WHAT THE TASK REQUIRES. Extract the entries in their exact form.

DATA FOR PROCESSING.
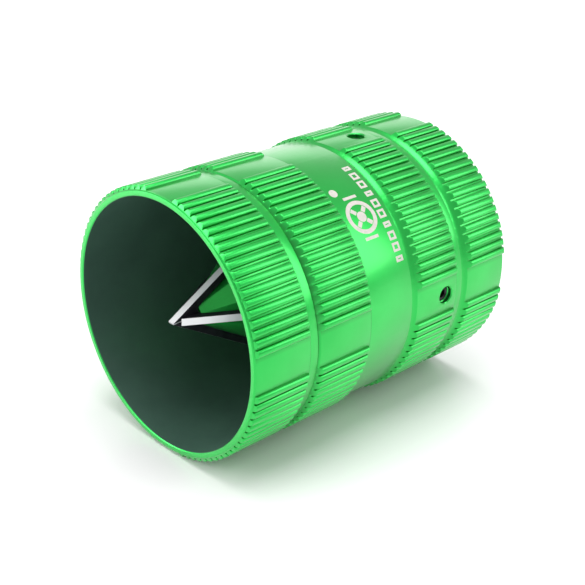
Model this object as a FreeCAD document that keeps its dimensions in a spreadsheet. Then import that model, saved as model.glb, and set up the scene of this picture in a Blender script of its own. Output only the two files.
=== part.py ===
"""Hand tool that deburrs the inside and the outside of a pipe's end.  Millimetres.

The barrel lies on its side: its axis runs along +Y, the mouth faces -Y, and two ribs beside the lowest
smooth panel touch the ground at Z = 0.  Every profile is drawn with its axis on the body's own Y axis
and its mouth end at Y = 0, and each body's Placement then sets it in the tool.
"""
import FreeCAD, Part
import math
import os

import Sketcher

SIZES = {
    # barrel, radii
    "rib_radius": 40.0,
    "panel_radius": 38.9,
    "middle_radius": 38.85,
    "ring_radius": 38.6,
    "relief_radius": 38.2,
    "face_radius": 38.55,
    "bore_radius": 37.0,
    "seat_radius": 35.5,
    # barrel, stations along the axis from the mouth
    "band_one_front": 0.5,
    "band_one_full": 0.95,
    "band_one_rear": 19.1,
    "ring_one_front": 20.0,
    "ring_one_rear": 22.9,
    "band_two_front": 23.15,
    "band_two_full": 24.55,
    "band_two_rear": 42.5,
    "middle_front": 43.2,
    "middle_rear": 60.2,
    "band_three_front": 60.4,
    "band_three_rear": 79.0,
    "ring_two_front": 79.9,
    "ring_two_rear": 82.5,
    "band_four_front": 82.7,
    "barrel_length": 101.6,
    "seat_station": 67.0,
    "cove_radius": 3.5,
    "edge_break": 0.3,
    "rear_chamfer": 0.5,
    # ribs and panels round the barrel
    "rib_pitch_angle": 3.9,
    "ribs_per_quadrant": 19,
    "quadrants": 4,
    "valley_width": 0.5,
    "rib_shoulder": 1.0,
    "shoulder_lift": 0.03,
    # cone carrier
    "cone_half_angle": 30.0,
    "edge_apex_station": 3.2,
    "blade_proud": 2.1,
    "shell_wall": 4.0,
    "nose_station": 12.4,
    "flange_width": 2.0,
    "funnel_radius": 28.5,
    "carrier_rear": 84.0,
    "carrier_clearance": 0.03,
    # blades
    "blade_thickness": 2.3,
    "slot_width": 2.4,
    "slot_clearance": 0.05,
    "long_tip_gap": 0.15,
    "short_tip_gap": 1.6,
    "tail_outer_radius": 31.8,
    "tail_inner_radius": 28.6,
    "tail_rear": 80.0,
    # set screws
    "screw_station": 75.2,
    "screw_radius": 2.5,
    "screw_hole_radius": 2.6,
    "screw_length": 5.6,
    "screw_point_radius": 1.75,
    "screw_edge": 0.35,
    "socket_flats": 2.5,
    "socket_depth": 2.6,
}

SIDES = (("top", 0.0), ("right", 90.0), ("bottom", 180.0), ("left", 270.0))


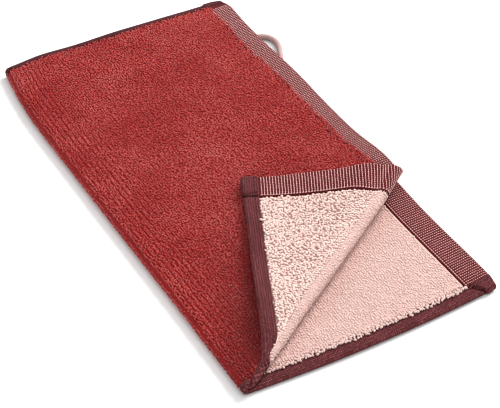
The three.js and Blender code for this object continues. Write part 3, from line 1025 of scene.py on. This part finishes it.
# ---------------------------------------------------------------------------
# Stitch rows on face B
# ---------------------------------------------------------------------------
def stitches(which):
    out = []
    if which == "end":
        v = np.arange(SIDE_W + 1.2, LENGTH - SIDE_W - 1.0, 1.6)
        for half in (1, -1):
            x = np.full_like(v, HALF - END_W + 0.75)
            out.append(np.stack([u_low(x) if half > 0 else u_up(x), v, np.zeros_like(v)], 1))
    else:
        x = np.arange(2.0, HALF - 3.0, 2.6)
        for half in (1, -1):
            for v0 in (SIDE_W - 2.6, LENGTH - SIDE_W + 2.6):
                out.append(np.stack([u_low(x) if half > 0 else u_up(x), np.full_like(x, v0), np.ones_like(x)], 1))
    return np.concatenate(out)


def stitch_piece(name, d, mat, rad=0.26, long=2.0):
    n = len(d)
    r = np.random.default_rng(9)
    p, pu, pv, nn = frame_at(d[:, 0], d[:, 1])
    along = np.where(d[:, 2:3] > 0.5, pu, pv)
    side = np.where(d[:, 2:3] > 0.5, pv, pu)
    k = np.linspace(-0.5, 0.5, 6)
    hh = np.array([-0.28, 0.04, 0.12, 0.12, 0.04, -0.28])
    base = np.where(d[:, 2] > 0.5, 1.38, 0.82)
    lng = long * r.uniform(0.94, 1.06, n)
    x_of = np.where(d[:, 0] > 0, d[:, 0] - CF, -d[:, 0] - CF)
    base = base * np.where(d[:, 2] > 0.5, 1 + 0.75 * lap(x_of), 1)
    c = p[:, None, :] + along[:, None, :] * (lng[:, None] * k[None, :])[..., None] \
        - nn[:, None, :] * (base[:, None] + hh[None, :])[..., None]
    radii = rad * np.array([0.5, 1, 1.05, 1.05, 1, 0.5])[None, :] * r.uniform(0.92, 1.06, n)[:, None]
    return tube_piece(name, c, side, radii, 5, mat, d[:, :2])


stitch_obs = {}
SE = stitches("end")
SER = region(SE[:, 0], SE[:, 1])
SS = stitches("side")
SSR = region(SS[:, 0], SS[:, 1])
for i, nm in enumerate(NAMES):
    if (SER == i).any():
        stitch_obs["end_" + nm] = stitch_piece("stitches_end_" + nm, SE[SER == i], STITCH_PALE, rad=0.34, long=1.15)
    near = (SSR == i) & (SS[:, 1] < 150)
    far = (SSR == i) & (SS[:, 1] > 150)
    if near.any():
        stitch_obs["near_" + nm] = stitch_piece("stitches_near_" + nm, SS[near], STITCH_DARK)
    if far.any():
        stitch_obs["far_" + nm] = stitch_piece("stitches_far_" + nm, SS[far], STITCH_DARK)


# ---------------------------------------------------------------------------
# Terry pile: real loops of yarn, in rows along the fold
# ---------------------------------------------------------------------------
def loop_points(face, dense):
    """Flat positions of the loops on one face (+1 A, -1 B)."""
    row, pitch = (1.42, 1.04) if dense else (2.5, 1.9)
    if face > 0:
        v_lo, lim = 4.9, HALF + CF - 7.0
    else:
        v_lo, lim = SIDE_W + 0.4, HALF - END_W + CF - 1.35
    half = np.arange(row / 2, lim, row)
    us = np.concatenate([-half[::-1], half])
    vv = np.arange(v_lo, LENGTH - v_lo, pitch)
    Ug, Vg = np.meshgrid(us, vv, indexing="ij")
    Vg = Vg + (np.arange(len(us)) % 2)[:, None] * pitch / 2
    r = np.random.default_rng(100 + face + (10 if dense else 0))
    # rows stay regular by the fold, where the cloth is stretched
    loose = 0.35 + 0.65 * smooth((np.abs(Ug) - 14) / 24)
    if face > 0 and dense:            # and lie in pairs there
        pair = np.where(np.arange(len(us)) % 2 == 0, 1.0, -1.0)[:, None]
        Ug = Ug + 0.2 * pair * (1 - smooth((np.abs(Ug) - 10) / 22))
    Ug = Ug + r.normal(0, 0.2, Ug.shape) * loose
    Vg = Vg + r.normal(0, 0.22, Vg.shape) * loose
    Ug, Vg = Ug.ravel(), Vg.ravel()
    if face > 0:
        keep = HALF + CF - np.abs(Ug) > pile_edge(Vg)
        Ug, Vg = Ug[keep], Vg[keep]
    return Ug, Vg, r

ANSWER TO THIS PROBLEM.
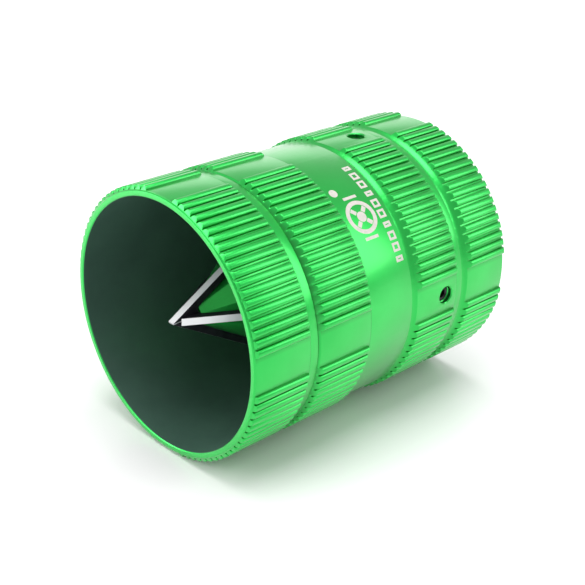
Model this object as a FreeCAD document that keeps its dimensions in a spreadsheet. Then import that model, saved as model.glb, and set up the scene of this picture in a Blender script of its own. Output only the two files.
=== part.py ===
"""Hand tool that deburrs the inside and the outside of a pipe's end.  Millimetres.

The barrel lies on its side: its axis runs along +Y, the mouth faces -Y, and two ribs beside the lowest
smooth panel touch the ground at Z = 0.  Every profile is drawn with its axis on the body's own Y axis
and its mouth end at Y = 0, and each body's Placement then sets it in the tool.
"""
import FreeCAD, Part
import math
import os

import Sketcher

SIZES = {
    # barrel, radii
    "rib_radius": 40.0,
    "panel_radius": 38.9,
    "middle_radius": 38.85,
    "ring_radius": 38.6,
    "relief_radius": 38.2,
    "face_radius": 38.55,
    "bore_radius": 37.0,
    "seat_radius": 35.5,
    # barrel, stations along the axis from the mouth
    "band_one_front": 0.5,
    "band_one_full": 0.95,
    "band_one_rear": 19.1,
    "ring_one_front": 20.0,
    "ring_one_rear": 22.9,
    "band_two_front": 23.15,
    "band_two_full": 24.55,
    "band_two_rear": 42.5,
    "middle_front": 43.2,
    "middle_rear": 60.2,
    "band_three_front": 60.4,
    "band_three_rear": 79.0,
    "ring_two_front": 79.9,
    "ring_two_rear": 82.5,
    "band_four_front": 82.7,
    "barrel_length": 101.6,
    "seat_station": 67.0,
    "cove_radius": 3.5,
    "edge_break": 0.3,
    "rear_chamfer": 0.5,
    # ribs and panels round the barrel
    "rib_pitch_angle": 3.9,
    "ribs_per_quadrant": 19,
    "quadrants": 4,
    "valley_width": 0.5,
    "rib_shoulder": 1.0,
    "shoulder_lift": 0.03,
    # cone carrier
    "cone_half_angle": 30.0,
    "edge_apex_station": 3.2,
    "blade_proud": 2.1,
    "shell_wall": 4.0,
    "nose_station": 12.4,
    "flange_width": 2.0,
    "funnel_radius": 28.5,
    "carrier_rear": 84.0,
    "carrier_clearance": 0.03,
    # blades
    "blade_thickness": 2.3,
    "slot_width": 2.4,
    "slot_clearance": 0.05,
    "long_tip_gap": 0.15,
    "short_tip_gap": 1.6,
    "tail_outer_radius": 31.8,
    "tail_inner_radius": 28.6,
    "tail_rear": 80.0,
    # set screws
    "screw_station": 75.2,
    "screw_radius": 2.5,
    "screw_hole_radius": 2.6,
    "screw_length": 5.6,
    "screw_point_radius": 1.75,
    "screw_edge": 0.35,
    "socket_flats": 2.5,
    "socket_depth": 2.6,
}

SIDES = (("top", 0.0), ("right", 90.0), ("bottom", 180.0), ("left", 270.0))


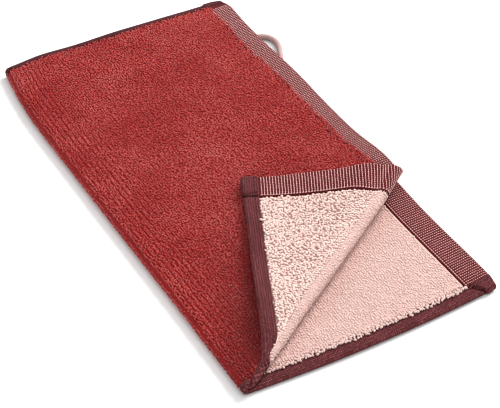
The three.js and Blender code for this object continues. Write part 3, from line 1025 of scene.py on. This part finishes it.
# ---------------------------------------------------------------------------
# Stitch rows on face B
# ---------------------------------------------------------------------------
def stitches(which):
    out = []
    if which == "end":
        v = np.arange(SIDE_W + 1.2, LENGTH - SIDE_W - 1.0, 1.6)
        for half in (1, -1):
            x = np.full_like(v, HALF - END_W + 0.75)
            out.append(np.stack([u_low(x) if half > 0 else u_up(x), v, np.zeros_like(v)], 1))
    else:
        x = np.arange(2.0, HALF - 3.0, 2.6)
        for half in (1, -1):
            for v0 in (SIDE_W - 2.6, LENGTH - SIDE_W + 2.6):
                out.append(np.stack([u_low(x) if half > 0 else u_up(x), np.full_like(x, v0), np.ones_like(x)], 1))
    return np.concatenate(out)


def stitch_piece(name, d, mat, rad=0.26, long=2.0):
    n = len(d)
    r = np.random.default_rng(9)
    p, pu, pv, nn = frame_at(d[:, 0], d[:, 1])
    along = np.where(d[:, 2:3] > 0.5, pu, pv)
    side = np.where(d[:, 2:3] > 0.5, pv, pu)
    k = np.linspace(-0.5, 0.5, 6)
    hh = np.array([-0.28, 0.04, 0.12, 0.12, 0.04, -0.28])
    base = np.where(d[:, 2] > 0.5, 1.38, 0.82)
    lng = long * r.uniform(0.94, 1.06, n)
    x_of = np.where(d[:, 0] > 0, d[:, 0] - CF, -d[:, 0] - CF)
    base = base * np.where(d[:, 2] > 0.5, 1 + 0.75 * lap(x_of), 1)
    c = p[:, None, :] + along[:, None, :] * (lng[:, None] * k[None, :])[..., None] \
        - nn[:, None, :] * (base[:, None] + hh[None, :])[..., None]
    radii = rad * np.array([0.5, 1, 1.05, 1.05, 1, 0.5])[None, :] * r.uniform(0.92, 1.06, n)[:, None]
    return tube_piece(name, c, side, radii, 5, mat, d[:, :2])


stitch_obs = {}
SE = stitches("end")
SER = region(SE[:, 0], SE[:, 1])
SS = stitches("side")
SSR = region(SS[:, 0], SS[:, 1])
for i, nm in enumerate(NAMES):
    if (SER == i).any():
        stitch_obs["end_" + nm] = stitch_piece("stitches_end_" + nm, SE[SER == i], STITCH_PALE, rad=0.34, long=1.15)
    near = (SSR == i) & (SS[:, 1] < 150)
    far = (SSR == i) & (SS[:, 1] > 150)
    if near.any():
        stitch_obs["near_" + nm] = stitch_piece("stitches_near_" + nm, SS[near], STITCH_DARK)
    if far.any():
        stitch_obs["far_" + nm] = stitch_piece("stitches_far_" + nm, SS[far], STITCH_DARK)


# ---------------------------------------------------------------------------
# Terry pile: real loops of yarn, in rows along the fold
# ---------------------------------------------------------------------------
def loop_points(face, dense):
    """Flat positions of the loops on one face (+1 A, -1 B)."""
    row, pitch = (1.42, 1.04) if dense else (2.5, 1.9)
    if face > 0:
        v_lo, lim = 4.9, HALF + CF - 7.0
    else:
        v_lo, lim = SIDE_W + 0.4, HALF - END_W + CF - 1.35
    half = np.arange(row / 2, lim, row)
    us = np.concatenate([-half[::-1], half])
    vv = np.arange(v_lo, LENGTH - v_lo, pitch)
    Ug, Vg = np.meshgrid(us, vv, indexing="ij")
    Vg = Vg + (np.arange(len(us)) % 2)[:, None] * pitch / 2
    r = np.random.default_rng(100 + face + (10 if dense else 0))
    # rows stay regular by the fold, where the cloth is stretched
    loose = 0.35 + 0.65 * smooth((np.abs(Ug) - 14) / 24)
    if face > 0 and dense:            # and lie in pairs there
        pair = np.where(np.arange(len(us)) % 2 == 0, 1.0, -1.0)[:, None]
        Ug = Ug + 0.2 * pair * (1 - smooth((np.abs(Ug) - 10) / 22))
    Ug = Ug + r.normal(0, 0.2, Ug.shape) * loose
    Vg = Vg + r.normal(0, 0.22, Vg.shape) * loose
    Ug, Vg = Ug.ravel(), Vg.ravel()
    if face > 0:
        keep = HALF + CF - np.abs(Ug) > pile_edge(Vg)
        Ug, Vg = Ug[keep], Vg[keep]
    return Ug, Vg, r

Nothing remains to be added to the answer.